## begin

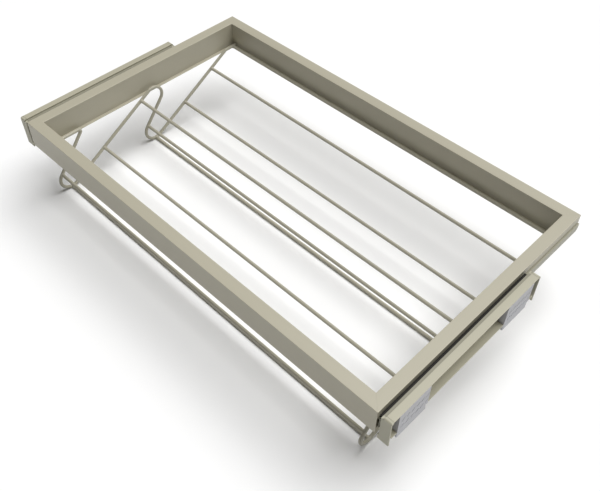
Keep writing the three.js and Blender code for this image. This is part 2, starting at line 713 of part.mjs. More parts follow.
// A channel open to the wardrobe's side, its stepped brim reaching in over the slide.
function coverChannel(name, side) {
  const under = -COVER_TOP - COVER_WALL;
  const inner = COVER_FACE + COVER_WALL;
  const outline = [
    ...brimOutline(),
    [COVER_LIP, under],
    [BRIM_STEP + COVER_WALL, under],
    [BRIM_STEP + COVER_WALL, BRIM_UNDER],
    [inner, BRIM_UNDER],
    [inner, COVER_BOTTOM + COVER_WALL],
    [COVER_LIP, COVER_BOTTOM + COVER_WALL],
    [COVER_LIP, COVER_BOTTOM],
    [COVER_FACE, COVER_BOTTOM],
    [COVER_FACE, BRIM_UNDER],
    [BRIM_EDGE, BRIM_UNDER],
  ];
  const apron = rectangle(
    APRON_INNER - JOINT_GAP,
    COVER_LIP + 1,
    COVER_BOTTOM - 1,
    PAD_BOTTOM,
  );
  const start = CAP_THICKNESS + JOINT_GAP;
  const bar = alongY(onSide(side, outline), start, COVER_LENGTH - start);
  const holes = [
    ...rivetPlaces().map((place) => turned(rivetHole(), side, 1, place)),
    ...padScrewPlaces().map((place) => turned(screwHole(PAD_SCREW_LENGTH), side, 1, place)),
    ...[FRONT_PAD_START, REAR_PAD_START].map((y) =>
      alongY(onSide(side, apron), y - JOINT_GAP, y + PAD_LENGTH + JOINT_GAP)),
  ];
  return piece(name, cut(bar, holes), coverPaint());
}

// An end cap: a plate with a rounded front edge, thick at its top, and a boss that sits
// in the channel.
function capPlate(side, foot) {
  const top = -COVER_TOP;
  const bottom = top - CAP_HEIGHT;
  const heel = foot ? [[BRIM_EDGE - FOOT_REACH, bottom],
    [BRIM_EDGE - FOOT_REACH, bottom + FOOT_HEIGHT],
    [BRIM_EDGE, bottom + FOOT_HEIGHT]] : [[BRIM_EDGE, bottom]];
  const outline = [...brimOutline(), [COVER_LIP, bottom], ...heel];
  const plate = alongY(onSide(side, outline), 0, CAP_THICKNESS);
  const edge = [CAP_EDGE_RADIUS, top - CAP_EDGE_RADIUS];
  const elevation = [
    [CAP_THICKNESS + 1, top],
    ...bend(edge, CAP_EDGE_RADIUS, 90, 180),
    [0, bottom - 1],
    [CAP_THICKNESS + 1, bottom - 1],
  ];
  const x = [side * HALF_WIDTH, side * (HALF_WIDTH + COVER_LIP + 1)];
  const rounded = common(plate, alongX(elevation, Math.min(...x), Math.max(...x)));
  const hollow = alongY(
    onSide(side, rectangle(0, COVER_LIP + 1, bottom - 1, BRIM_UNDER)),
    CAP_PLATE,
    CAP_THICKNESS + 1,
  );
  const bossInner = COVER_FACE + COVER_WALL + JOINT_GAP;
  const boss = alongY(onSide(side, rectangle(
    bossInner,
    bossInner + CAP_BOSS_WIDTH,
    PAD_BOTTOM,
    BRIM_UNDER - JOINT_GAP,
  )), CAP_PLATE - 1, CAP_THICKNESS + CAP_BOSS_LENGTH);
  return shapeOf(solid(cut(rounded, [hollow])).add(solid(boss)));
}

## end

[Goal of the exercise]: Repeat every line of the material exactly as given.

[Solved exercise]:
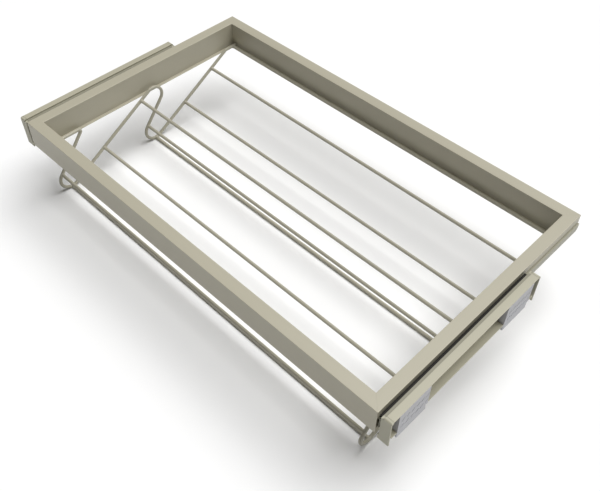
Keep writing the three.js and Blender code for this image. This is part 2, starting at line 713 of part.mjs. More parts follow.
// A channel open to the wardrobe's side, its stepped brim reaching in over the slide.
function coverChannel(name, side) {
  const under = -COVER_TOP - COVER_WALL;
  const inner = COVER_FACE + COVER_WALL;
  const outline = [
    ...brimOutline(),
    [COVER_LIP, under],
    [BRIM_STEP + COVER_WALL, under],
    [BRIM_STEP + COVER_WALL, BRIM_UNDER],
    [inner, BRIM_UNDER],
    [inner, COVER_BOTTOM + COVER_WALL],
    [COVER_LIP, COVER_BOTTOM + COVER_WALL],
    [COVER_LIP, COVER_BOTTOM],
    [COVER_FACE, COVER_BOTTOM],
    [COVER_FACE, BRIM_UNDER],
    [BRIM_EDGE, BRIM_UNDER],
  ];
  const apron = rectangle(
    APRON_INNER - JOINT_GAP,
    COVER_LIP + 1,
    COVER_BOTTOM - 1,
    PAD_BOTTOM,
  );
  const start = CAP_THICKNESS + JOINT_GAP;
  const bar = alongY(onSide(side, outline), start, COVER_LENGTH - start);
  const holes = [
    ...rivetPlaces().map((place) => turned(rivetHole(), side, 1, place)),
    ...padScrewPlaces().map((place) => turned(screwHole(PAD_SCREW_LENGTH), side, 1, place)),
    ...[FRONT_PAD_START, REAR_PAD_START].map((y) =>
      alongY(onSide(side, apron), y - JOINT_GAP, y + PAD_LENGTH + JOINT_GAP)),
  ];
  return piece(name, cut(bar, holes), coverPaint());
}

// An end cap: a plate with a rounded front edge, thick at its top, and a boss that sits
// in the channel.
function capPlate(side, foot) {
  const top = -COVER_TOP;
  const bottom = top - CAP_HEIGHT;
  const heel = foot ? [[BRIM_EDGE - FOOT_REACH, bottom],
    [BRIM_EDGE - FOOT_REACH, bottom + FOOT_HEIGHT],
    [BRIM_EDGE, bottom + FOOT_HEIGHT]] : [[BRIM_EDGE, bottom]];
  const outline = [...brimOutline(), [COVER_LIP, bottom], ...heel];
  const plate = alongY(onSide(side, outline), 0, CAP_THICKNESS);
  const edge = [CAP_EDGE_RADIUS, top - CAP_EDGE_RADIUS];
  const elevation = [
    [CAP_THICKNESS + 1, top],
    ...bend(edge, CAP_EDGE_RADIUS, 90, 180),
    [0, bottom - 1],
    [CAP_THICKNESS + 1, bottom - 1],
  ];
  const x = [side * HALF_WIDTH, side * (HALF_WIDTH + COVER_LIP + 1)];
  const rounded = common(plate, alongX(elevation, Math.min(...x), Math.max(...x)));
  const hollow = alongY(
    onSide(side, rectangle(0, COVER_LIP + 1, bottom - 1, BRIM_UNDER)),
    CAP_PLATE,
    CAP_THICKNESS + 1,
  );
  const bossInner = COVER_FACE + COVER_WALL + JOINT_GAP;
  const boss = alongY(onSide(side, rectangle(
    bossInner,
    bossInner + CAP_BOSS_WIDTH,
    PAD_BOTTOM,
    BRIM_UNDER - JOINT_GAP,
  )), CAP_PLATE - 1, CAP_THICKNESS + CAP_BOSS_LENGTH);
  return shapeOf(solid(cut(rounded, [hollow])).add(solid(boss)));
}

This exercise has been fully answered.